黄金寿司のクジラ料理。(写真上から時計回りに)ミンククジラの刺し身、ユッケ、握り
バリエーション豊かな木の屋石巻水産のクジラ缶詰。最新作の「イタリアンバーグ」や「鯨カルビ」は若い世代にも人気

 海と山とで育まれる豊かな石巻地方の食材。伝わる文化と技を生かした郷土の「食」を紹介する。

クジラ

 かむほどに味わい深い赤肉と、とろける脂身の皮。重ねて口に入れるとうま味が増し、食感の違いもくせになる。

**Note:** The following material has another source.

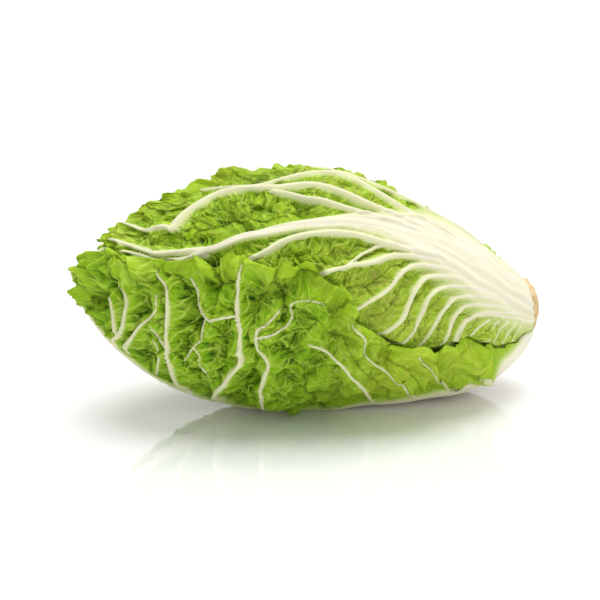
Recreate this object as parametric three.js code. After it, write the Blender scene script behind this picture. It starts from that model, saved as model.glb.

 捕鯨基地を抱える石巻市ではさまざまなクジラ料理が味わえるが、外せないのは定番の刺し身。鮎川地区の拠点エリアにある「黄金寿司(ずし)」では、ミンククジラの赤肉と皮、舌の「さえずり」を盛り合わせて提供する。薬味はショウガが一般的だが、地元では七味唐辛子派もいるそうだ。

 商業捕鯨が2019年7月に再開したことで船上での血抜き処理などができるようになり、鮮度や肉質が向上。上質な生肉が手に入りやすくなった。同店の古内勝治さん(78)は「色がきれいで身が柔らかい」と太鼓判を押す。

 国内有数の捕鯨基地として栄えた鮎川地区。最盛期の1950~60年代は湾内に捕鯨船がひしめき、盛んにクジラの解体作業が行われ町は活気づいた。内臓や尾ビレまで工夫して余すところなくいただくこと。カレーやすき焼きにも使う身近な食材だったこと。古内さんの話を聞き、鯨食文化をより尊く感じた。

 伝統の継承は課題の一つ。市内の水産加工会社「木の屋石巻水産」はPRや商品開発に力を入れ、時代に合わせた提案で消費拡大を図っている。クジラ缶詰は定番の「鯨大和煮」をはじめ、最新作のハンバーグのトマトソース仕立てまで10種類以上ある。

 同社の松友倫人さん(42)は「高タンパク、低カロリーで食材としての魅力が高い。若い世代にも発信していきたい」と意気込む。どんな味に出合えるのか、期待が膨らんだ。(奥山優紀)

<メモ>
 鮎川地区の拠点エリア「ホエールタウンおしか」の観光物産交流施設では黄金寿司など3店でクジラ料理が味わえる。加工品を扱う捕鯨会社の直売店もある。エリア内の「おしかホエールランド」ではクジラの生態や地区の捕鯨文化が学べ、屋外では捕鯨船「第16利丸」が乗船公開されている。ホエールランドと利丸は水曜定休。